▶ **DATA**:
::::::::
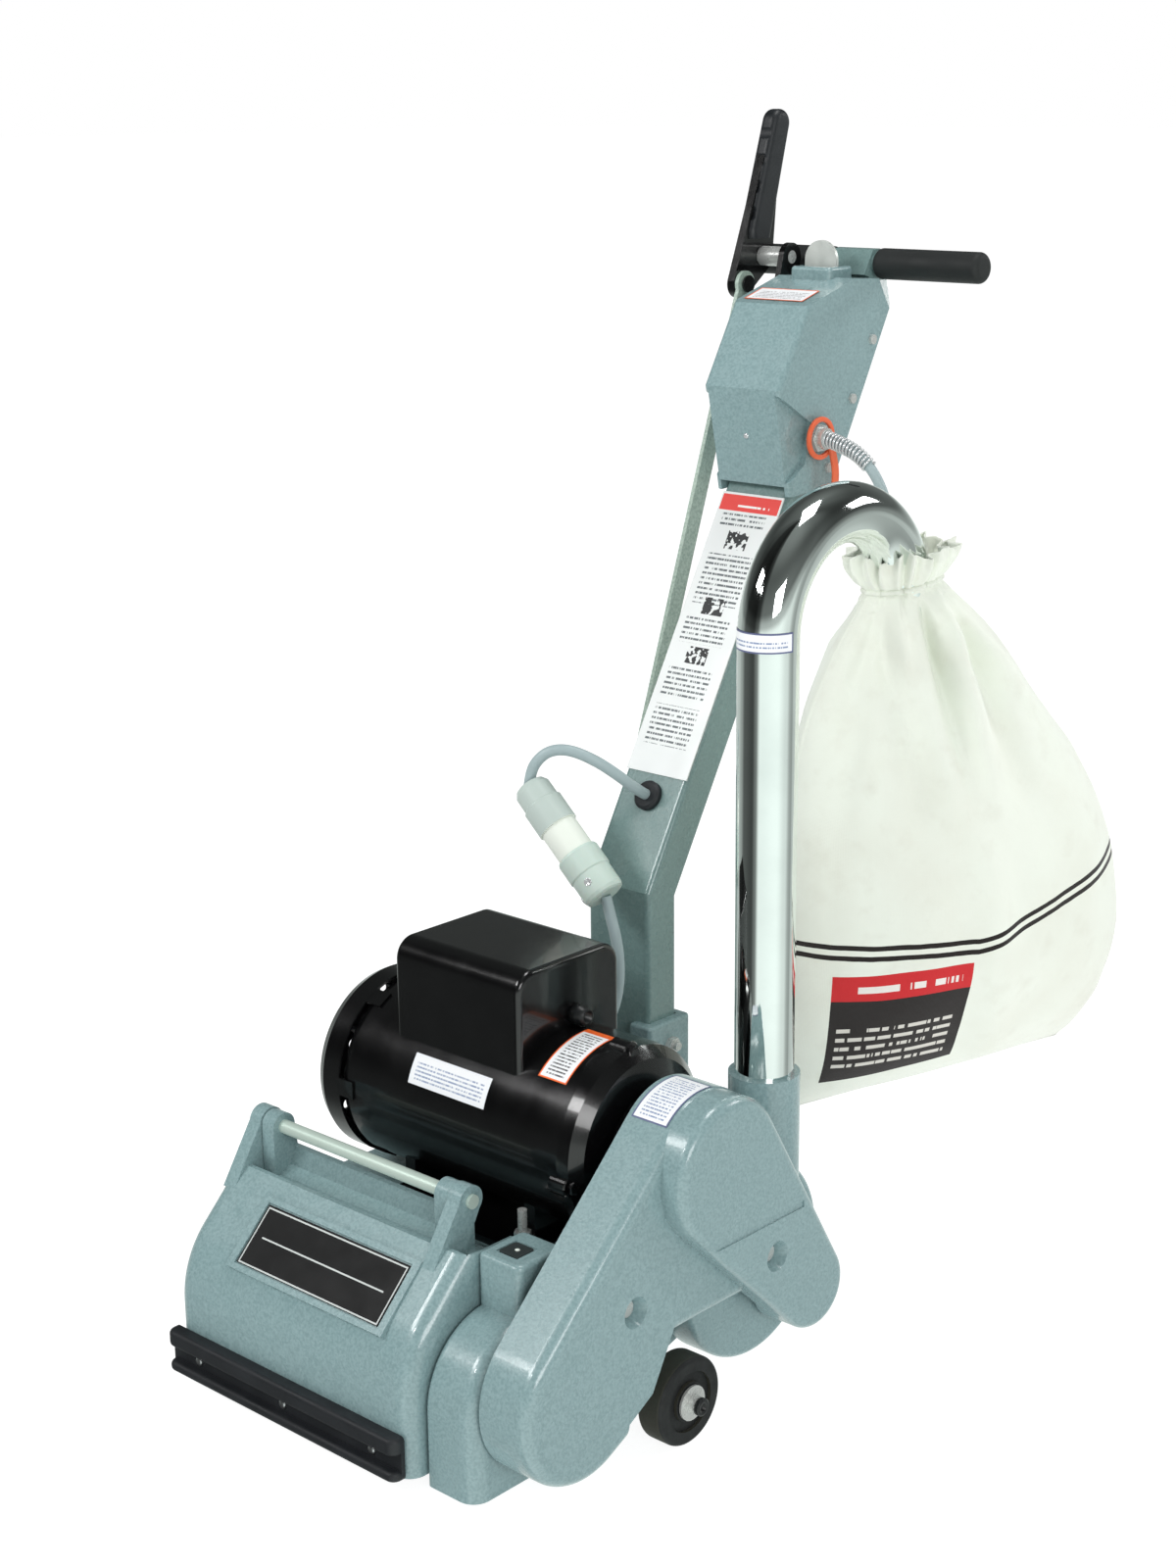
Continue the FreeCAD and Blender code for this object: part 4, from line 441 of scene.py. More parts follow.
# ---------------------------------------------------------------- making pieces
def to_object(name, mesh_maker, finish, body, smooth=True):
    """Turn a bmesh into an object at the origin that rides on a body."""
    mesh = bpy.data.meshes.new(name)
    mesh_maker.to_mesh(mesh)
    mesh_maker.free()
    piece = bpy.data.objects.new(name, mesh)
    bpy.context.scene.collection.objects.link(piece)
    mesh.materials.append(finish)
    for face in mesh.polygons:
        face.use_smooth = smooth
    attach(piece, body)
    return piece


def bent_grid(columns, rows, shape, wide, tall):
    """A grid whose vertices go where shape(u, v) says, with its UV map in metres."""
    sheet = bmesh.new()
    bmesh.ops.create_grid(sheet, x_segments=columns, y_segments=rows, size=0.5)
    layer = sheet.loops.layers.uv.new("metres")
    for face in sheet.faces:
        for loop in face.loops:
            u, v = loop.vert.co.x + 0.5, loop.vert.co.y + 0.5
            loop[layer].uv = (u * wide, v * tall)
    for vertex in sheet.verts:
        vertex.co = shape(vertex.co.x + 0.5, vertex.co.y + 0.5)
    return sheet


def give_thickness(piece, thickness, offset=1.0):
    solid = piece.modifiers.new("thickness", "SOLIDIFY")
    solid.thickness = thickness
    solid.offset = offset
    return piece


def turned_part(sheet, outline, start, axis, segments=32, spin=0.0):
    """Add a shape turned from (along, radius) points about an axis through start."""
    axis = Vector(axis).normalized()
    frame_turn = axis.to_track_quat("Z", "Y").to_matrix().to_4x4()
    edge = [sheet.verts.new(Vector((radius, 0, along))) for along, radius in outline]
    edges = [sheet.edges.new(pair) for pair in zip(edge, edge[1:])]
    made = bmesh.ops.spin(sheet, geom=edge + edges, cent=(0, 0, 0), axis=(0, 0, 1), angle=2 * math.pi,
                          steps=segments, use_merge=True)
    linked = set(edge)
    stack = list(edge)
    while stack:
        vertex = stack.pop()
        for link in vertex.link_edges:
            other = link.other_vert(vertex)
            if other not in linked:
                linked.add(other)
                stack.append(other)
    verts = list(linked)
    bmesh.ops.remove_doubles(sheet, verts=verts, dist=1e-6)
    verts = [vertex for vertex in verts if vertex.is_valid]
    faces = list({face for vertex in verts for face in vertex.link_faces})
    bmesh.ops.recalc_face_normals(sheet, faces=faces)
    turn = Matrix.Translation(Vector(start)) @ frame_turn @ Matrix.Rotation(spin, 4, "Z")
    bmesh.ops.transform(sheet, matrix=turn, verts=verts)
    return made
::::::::
▶ **PROBLEM STATEMENT**:
Recite the full listing above exactly.

▶ **ANSWER TO THIS TASK**:
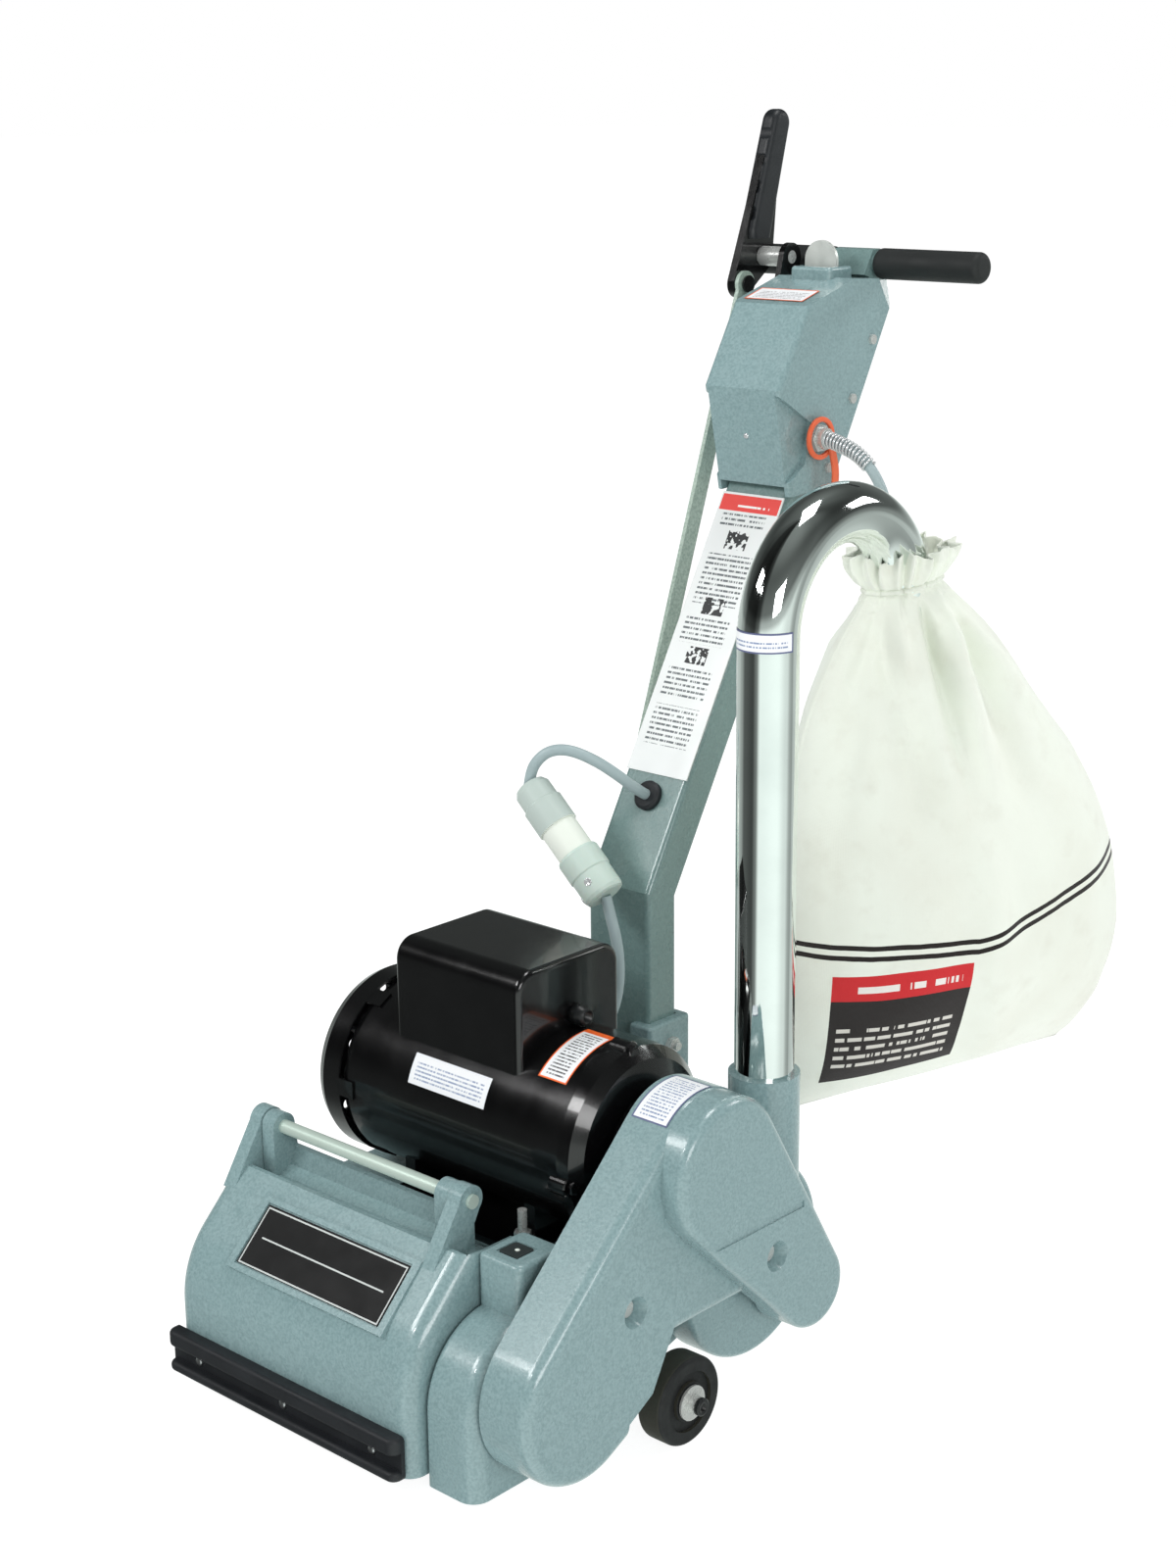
Continue the FreeCAD and Blender code for this object: part 4, from line 441 of scene.py. More parts follow.
# ---------------------------------------------------------------- making pieces
def to_object(name, mesh_maker, finish, body, smooth=True):
    """Turn a bmesh into an object at the origin that rides on a body."""
    mesh = bpy.data.meshes.new(name)
    mesh_maker.to_mesh(mesh)
    mesh_maker.free()
    piece = bpy.data.objects.new(name, mesh)
    bpy.context.scene.collection.objects.link(piece)
    mesh.materials.append(finish)
    for face in mesh.polygons:
        face.use_smooth = smooth
    attach(piece, body)
    return piece


def bent_grid(columns, rows, shape, wide, tall):
    """A grid whose vertices go where shape(u, v) says, with its UV map in metres."""
    sheet = bmesh.new()
    bmesh.ops.create_grid(sheet, x_segments=columns, y_segments=rows, size=0.5)
    layer = sheet.loops.layers.uv.new("metres")
    for face in sheet.faces:
        for loop in face.loops:
            u, v = loop.vert.co.x + 0.5, loop.vert.co.y + 0.5
            loop[layer].uv = (u * wide, v * tall)
    for vertex in sheet.verts:
        vertex.co = shape(vertex.co.x + 0.5, vertex.co.y + 0.5)
    return sheet


def give_thickness(piece, thickness, offset=1.0):
    solid = piece.modifiers.new("thickness", "SOLIDIFY")
    solid.thickness = thickness
    solid.offset = offset
    return piece


def turned_part(sheet, outline, start, axis, segments=32, spin=0.0):
    """Add a shape turned from (along, radius) points about an axis through start."""
    axis = Vector(axis).normalized()
    frame_turn = axis.to_track_quat("Z", "Y").to_matrix().to_4x4()
    edge = [sheet.verts.new(Vector((radius, 0, along))) for along, radius in outline]
    edges = [sheet.edges.new(pair) for pair in zip(edge, edge[1:])]
    made = bmesh.ops.spin(sheet, geom=edge + edges, cent=(0, 0, 0), axis=(0, 0, 1), angle=2 * math.pi,
                          steps=segments, use_merge=True)
    linked = set(edge)
    stack = list(edge)
    while stack:
        vertex = stack.pop()
        for link in vertex.link_edges:
            other = link.other_vert(vertex)
            if other not in linked:
                linked.add(other)
                stack.append(other)
    verts = list(linked)
    bmesh.ops.remove_doubles(sheet, verts=verts, dist=1e-6)
    verts = [vertex for vertex in verts if vertex.is_valid]
    faces = list({face for vertex in verts for face in vertex.link_faces})
    bmesh.ops.recalc_face_normals(sheet, faces=faces)
    turn = Matrix.Translation(Vector(start)) @ frame_turn @ Matrix.Rotation(spin, 4, "Z")
    bmesh.ops.transform(sheet, matrix=turn, verts=verts)
    return made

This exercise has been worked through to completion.